Policy update: whistleblowing protection and 'the snooper's charter'

21st November 2016

As the Investigatory Powers Bill (IPB) gains momentum and passes through the Parliamentary process, concerns are being raised about the how the Bill will impact on whistleblowers.

So far the debate in the Bill has focused on the threat to investigatory journalism with fears that stories such as the Panama Papers may never be broken as new surveillance powers will undermine a journalist’s ability to protect whistleblowers as sources.

The proposed Bill will also give law enforcement and security services wide reaching new powers and offers few safeguards for whistleblowers in return. Under the new Bill security services are able to access greater swathes of information, including that which might be legally privileged. Whistleblowers run the risk of losing their jobs, and in extreme circumstances, where in the process of revealing wrongdoing they break the law they can be pursued through the courts (as in the case Antoine Deltour the LuxLeaks whistleblower), making access to confidential and legally privileged advice all the more vital.

A coalition of the Law Society, Bar Council and the National Union of Journalists representatives have formed the “Speak in Safety” campaign to push the Government to provide better protection for journalist sources and client lawyer protections in IPB.

These are important threats to whistleblowers posed by the Bill and better safeguards are vital, but whistleblowing can also play an important role in providing oversight for the new powers contained in the Bill.

Britain has comprehensive legal protection for whistleblowers. The Public Interest Disclosure Act (PIDA) which covers disclosures to organisations, regulatory bodies or MPs, and even to the media.

However, whistleblower protection is not universal and there are two exceptions relevant to the IPB. The first is that members of the intelligence service are completely excluded from the legal protection, and secondly PIDA protection does not extend to workers in any sector where the disclosure would be a criminal offence, such as a disclosure of information covered by the Official Secrets Act 1989 (OSA).

There is also uncertainty as to how effective whistleblowing arrangements for the intelligence service are as the details of the arrangements are not publically available. In terms of an external oversight body for the intelligence service workers, the Intelligence and Security Committee (ISC) in Parliament can protect those who appear as a witness before them. This begs the question at what point does someone become a witness and qualify for this protection? When passing on information? At the point of disclosure or investigation?

Overall, this creates a hostile environment for intelligence service personnel who may in the course of their work uncover abuses of power under the IPB.

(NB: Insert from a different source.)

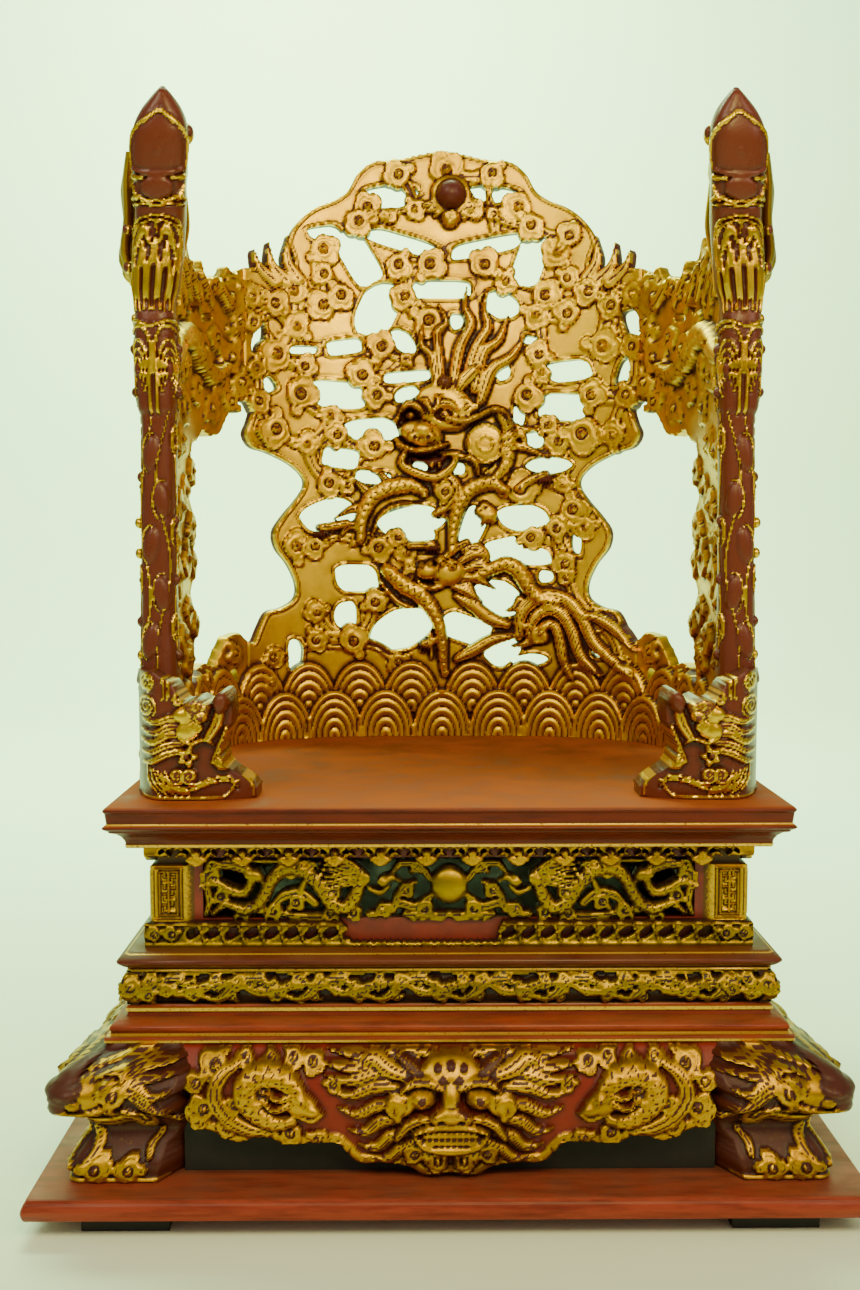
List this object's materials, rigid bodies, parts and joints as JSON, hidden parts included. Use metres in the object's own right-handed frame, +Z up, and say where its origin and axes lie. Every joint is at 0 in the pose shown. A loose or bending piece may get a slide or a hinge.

This is why we proposed amendments to the Bill which would create a whistleblowing protection framework, based on recognised best practice guidance the Global Principles on National Security and the Right to Information (The Tshwane Principles). These principles were published by the Open Society and drafted by civil society organisations, including PCaW and national security experts. Our proposed amendment contained the following key principles:

• A clear list of examples of the wrongdoing, malpractice or risk that can be raised under the scheme;
• A clear indication of internal and external routes for a concerned worker to approach with their concerns;
• Clear protection against acts of victimisation or retaliation for raising concerns;
• A public interest defence against prosecution for unauthorised disclosures (this defence can be applied for by workers in the intelligence service and for workers.
In response the Government added a section to the Act called an ‘information gateway’, which states:
‘(1) A disclosure of information to the Investigatory Powers Commissioner or another Judicial Commissioner for the purposes of any function of the Commissioner does not breach— (a) an obligation of confidence owed by the person making the disclosure, or (b) any other restriction on the disclosure of information (whether imposed by virtue of this Act or otherwise). (2) But subsection (1) does not apply to a disclosure, in contravention of any provisions of the Data Protection Act 1998, of personal data which is not exempt from those provisions.’

This section allows a concerned worker to approach either the Investigatory Powers Commissioner or the Judicial Commissioner with concerns, but it does not provide protection from victimisation and is silent on a public interest defence for criminal offences around the disclosure.

The clause is also vague on when a concerned worker in the communications service provider or the intelligence service can approach either the Joint Committee or Investigatory Powers Commissioners. The clause talks about how concerns can be raised “for the purposes of any function of the commissioner”. This wording is not at all clear as to whether an individual can only approach to a Commissioner if they are being asked for information or in the process of an investgiation, or whether an unsolicited disclosure can be made.

In answer to calls for a public interest defences to unauthorised disclosure of information in relation to the execution of warrants and use of powers from the Bill the Government pointed to the ‘information gateway’ as a way for whistleblowers to take forward their concerns. This is an inadequate response and puts far too much pressure on this clause to create the right legal framework for concerns to be raised. Crucially there needs to be far greater focus on how to protect whistleblowers from victimisation and legal threats.